Many parents start identifying their sons as “football players” when the little shits are playing mite ball. They don’t say the kid “plays football.” Damn it, he’s a football player. At six years old. This insidious molding of a kid’s persona into an athlete above all else only intensifies as he ages and climbs the ladder of crappy kid football. (And let’s be honest, all kid football is crappy kid football and not worthy of our intense emotional investment, unless one of the kids is your close relative, then it’s okay to get into it … but only a little, for even then it’s still just kids football and should therefore serve only as a pleasant diversion from the mundane daily activities of regular life for those of us not actually on the field.)

If a kid goes to the right (or wrong?) high school, this can cement the sad and inevitable evolution of the kid’s false identity. I work at a school in which the two main administrators are ex-football players whose favorite smell in the world is not perfume on a pillow or pussy on their faces; they get off on the sweaty, musky odor of a high school locker room. So, of course, they foster a school atmosphere in which the words “high school football player” are actually supposed to mean something special when it is screamed over the PA. Exceptions are made, corners are cut, schedules are changed, infractions are covered up and unseemly adoration is encouraged. This message is sent loudly and clearly.

Now, I’m not some ex-high school nerd who harbors a decades-long resentment against high school football players. Okay, that’s not completely honest. I was a super mondo nerd. But I was so much of a dweeby dork that I was beneath being bullied or ridiculed by high school football players. I’m pretty sure I didn’t even register on their radars. And I’m not bitter about one of them stealing a high school girlfriend. I had no girlfriends for the stealing. But I do remember a sizable percentage of them had a high percentage of asshole-ishness about them, an asshole-ishness cultivated by fawning parents and coaches. But I didn’t hate them. Just like I don’t “hate” them now, even thought that disproportionate level of asshole-ishness still exists.

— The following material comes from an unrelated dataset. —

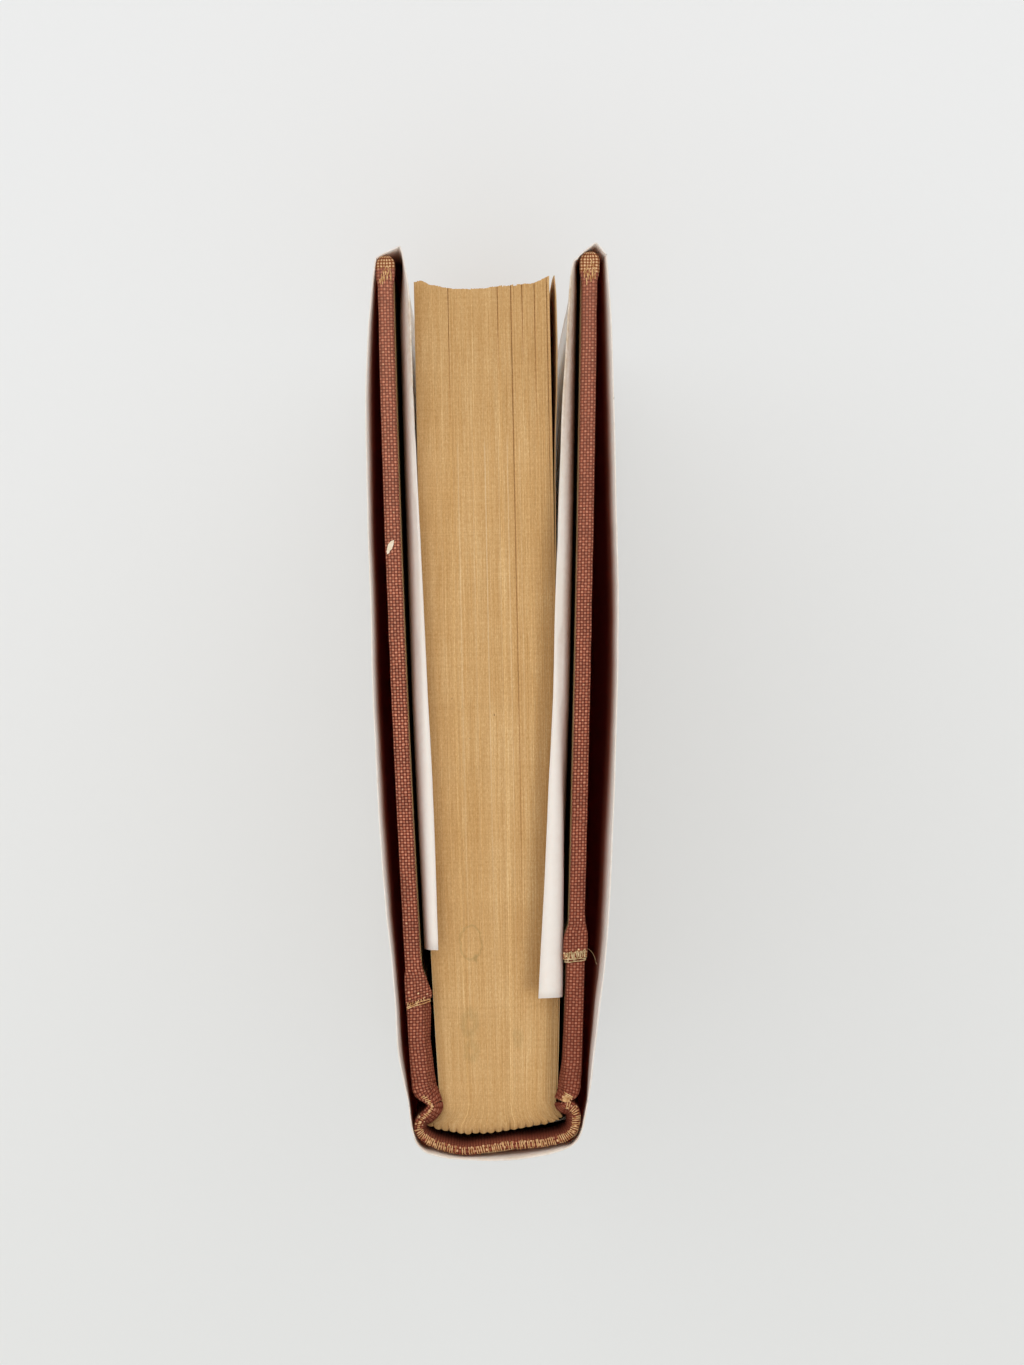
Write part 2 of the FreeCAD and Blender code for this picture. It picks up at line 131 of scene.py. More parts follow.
def gridPiece(name, across, along, place, material, body=None, replaced=(),
              closed=False, thickness=0.0, drop=None, facing=None, reverse=None):
    # a grid sent to its place by a formula: place(s, t) gives x, y, z in mm, a length
    # along the threads and one across them in mm, and how worn the spot is, with painted shade and light in
    # it on the pages and the jacket
    bm = bmesh.new()
    bmesh.ops.create_grid(bm, x_segments=across, y_segments=along, size=1)
    uvs = bm.loops.layers.uv.new("threads")
    worn = bm.verts.layers.float.new("worn")
    found = {}
    for vert in bm.verts:
        s, t = (vert.co.x + 1) / 2, (vert.co.y + 1) / 2
        x, y, z, u, v, w = place(s, t)
        found[vert] = (u, v)
        vert[worn] = w
        vert.co = (x * 0.001, y * 0.001, z * 0.001)
    for face in bm.faces:
        face.smooth = True
        for loop in face.loops:
            u, v = found[loop.vert]
            loop[uvs].uv = (u * 0.001, v * 0.001)
    if drop:
        gone = [f for f in bm.faces if drop(f.calc_center_median() * 1000)]
        bmesh.ops.delete(bm, geom=gone, context="FACES")
    if closed:
        bmesh.ops.remove_doubles(bm, verts=bm.verts, dist=2e-6)
    bmesh.ops.recalc_face_normals(bm, faces=bm.faces)
    if facing:
        spot, way = Vector(facing[0]) * 0.001, Vector(facing[1])
        nearest = min(bm.faces, key=lambda f: (f.calc_center_median() - spot).length)
        if nearest.normal.dot(way) < 0:
            bmesh.ops.reverse_faces(bm, faces=bm.faces)
    piece = finishPiece(name, bm, material, body, replaced, thickness)
    if reverse:
        piece.data.materials.append(reverse)
        piece.modifiers["wall"].material_offset = 1
    return piece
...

I actually admire the kids who play high school football for several reasons. They are willing to give up sitting around the house for the last few weeks of summer for the privilege of sweating their balls off in sweltering, twice-a-day August practices. They lift weights throughout the year. They are willing to go out and bust heads and bodies with kids from other schools who have also lifted weights all year and are looking to knock them into next week. It takes balls and dedication. And at certain times, that affords them the right to be called “football players.” You know, like during the actual football season and especially on Friday nights.

But don’t let that appellation sum them up when they die, especially if they die in March or June. Or even while they are still alive. If you’re a parent, don’t say your kid is a “football player.” Say you have a kid who plays football, and probably mediocre-ly … or, more likely, badly. He’ll almost surely never play for a D1 or D2 school. He might, if he is decent, find his way onto a shitty D3 team, where he’ll have four more years of fun playing a game he hopefully loves. Chances are, because he grew up believing that he was a “football player,” he won’t have the grades or brains to get into a college.

Because a lifetime of playing football might be why so many high school football players are window-licking mouth-breathers. Many of these kids were enrolled in organized football soon after mastering the whole potty training thing. This means they’ve taken a few thousand shots to the head by the time they make the big, bad varsity squad. I don’t care how “safe” today’s football helmets are, ten years of banging your head into knees, the ground and other helmets has to take a toll on a kid’s intellectual development.

Add in the fact that many parents and coaches have sent, throughout the course of a kid’s life, the implicit message that learning and academics aren’t that important, what with a lucrative NFL career surely in the offing, and you can see why too many kids who wear a high school football jersey struggle to read, write and actually give a shit about learning. Not all of them, of course, but a damn high percentage of them.

A teenager who plays football isn’t a football player. Calvin Johnson is a football players. Aaron Rodgers is a football player. Steve with the pimples, who is failing Algebra II and who is having trouble with his girlfriend and who hopes to get his job back at Safeway after the season and who has a sick grandfather he worries about and who wants to go to culinary school because he loves to cook and who can kick every one of his friends’ asses at Madden … he isn’t a football player. He’s just another one of the countless American teenagers who play football.